Mandatory Minimums in Illinois? (For Noncompetes, not Drug Sentences)

Do you work in Illinois? Do you have a noncompete? Have you had that job for less than two years? Are you wondering if your employer can sue you if you resign and start working for a competitor? If those answers are all ‘yes,’ then you’re not alone. Lawyers and judges are wondering the same thing.

Late last month, the Illinois appellate court in Cook County issued a split decision in McInnis v. OAG Motorcycle Ventures, Inc., 2015 IL App (1st) 130097 (June 25, 2015). Two of the judges1on the three-judge panel, Judges Cobb and Smith, said that a Hog salesman’s noncompete was no good because (1) he had worked at the dealership for less than two years, and (2) he got no bonus or other special comp when he signed the noncompete.2 A two-year ‘mandatory minimum’ was the law, said the court, because companies must not be allowed to hire someone at will, force him3 to sign a noncompete, fire him the next day, week, or month, and then lock him out of jobs with competitors for several months or years thereafter.4

But Judge Ellis, the McInnis dissenter, said that a mandatory minimum was not the law in Illinois, nor should it be. An employee who worked at his job for 729 days should be held to his noncompete, the judge said, just as an employee who worked there for 730 days. Judge Ellis did not suggest that 729 days was the minimum, either, but his point was that there should be no time hard deck below which a court in Illinois could never enforce a noncompete.
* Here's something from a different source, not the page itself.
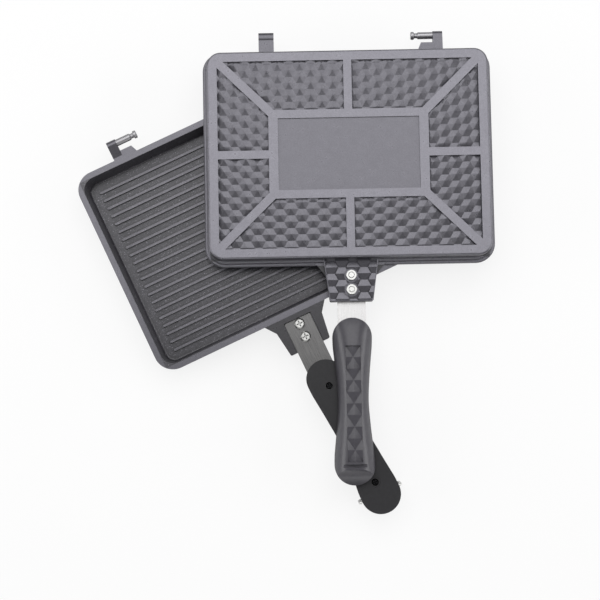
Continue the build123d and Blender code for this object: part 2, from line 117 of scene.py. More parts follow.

Judge Ellis is not a one man wolf pack. Chicago chief federal Judge Ruben Castillo, Chicago federal judge Manish Shah, and Peoria federal judge Joe Billy McDade all agree. Montel Aetnastak, Inc. v. Miessen, 998 F.Supp.2d 694 (N.D. Ill. 2014, Judge Castillo); Bankers Life and Cas. Co. v. Miller, 2015 WL 515965 (N.D. Ill. Feb. 6, 2015, Judge Shah); and Cumulus Radio Corp. v. Olson, 2015 WL 643345 (C.D. Ill. Feb. 13, 2015, Judge McDade). In each of those cases, the judge rejected a mandatory minimum of employment, and said that the noncompete(s) could be enforced, assuming other factors, against employees who quit after 6 to 22 months.

But hold on, Judges Cobb and Smith in McInnis aren’t alone, either. In May of last year, now-retired Chicago federal Judge James Holderman also enforced a two-year mandatory minimum, and rejected a noncompete for a sub-two-year employee. Instant Tech., LLC v. DeFazio, 40 F.Supp.3d 989 (N.D. Ill. 2014). In June 2013, three other judges on the Cook County appellate court unanimously tossed a noncompete for a three-month employee, telling employers don’t come to court without two years or more. Fifield v. Premier Dealer Servs., Inc., 2013 IL App (1st) 120327. In June 2011, the southernmost Illinois appellate court (5th District) also suggested5 in Diedrich Ins. Agency, LLC v. Smith that there was a two-year mandatory minimum under the law. 2011 IL App (5th) 100048.

So, back to my initial point, if you signed a noncompete less than two years ago and are looking elsewhere, neither I nor anyone else has an answer for you. Our legal house is divided. The Supreme Court in Springfield needs to speak up, assuming Rauner and Madigan keep their lights on. Is there a mandatory minimum? If so, how long? Two years? Two months? The
McInnis employer has until late July or early August6 to ask the High Court to zap or lower the mandatory minimum. Stay tuned.

1 Their formal titles on the appellate court are ‘Justices,’ but ‘Judges’ is easier to say, no? Is for me.

2 I’m talking here only about noncompetes for which the employees did not get a bonus or other sweetener. If they had, courts would more likely enforce them. Still, how big a bonus, or how sweet the sweetener, is an interesting question, too interesting to keep this piece short. Call me at 312-268-6795 or email me at [email protected] if you want to talk about it.

3 ‘Him,’ ‘his,’ and ‘he,’ of course, also mean ‘her’ and ‘she.’

4 I know, easy on the footnotes. Relax. In addition to the mandatory minimum, post-employment noncompetes can’t last any longer or apply any wider than is needed to protect the company. How long and how wide depends on each individual and his job. I could go on and on about permissible length and width, including for executives, brokers, doctors, lawyers (they’re illegal for us, so suck it) and salespeople. But as I said in note 3, you’d get bored. Call me.

5 Some say the Diedrich court ‘required’ a mandatory minimum. I wouldn’t go that far.

6Court rules require appellate losers to ask SCOIL to review the case within 35 days after the appellate ruling, or forever hold their peace. The McInnis ruling was issued on June 25th, but ‘corrected’ on July 2nd. Plus, there may be a few days more based on when the ruling was actually ‘entered’ on the docket. So call it August 10th as the deadline.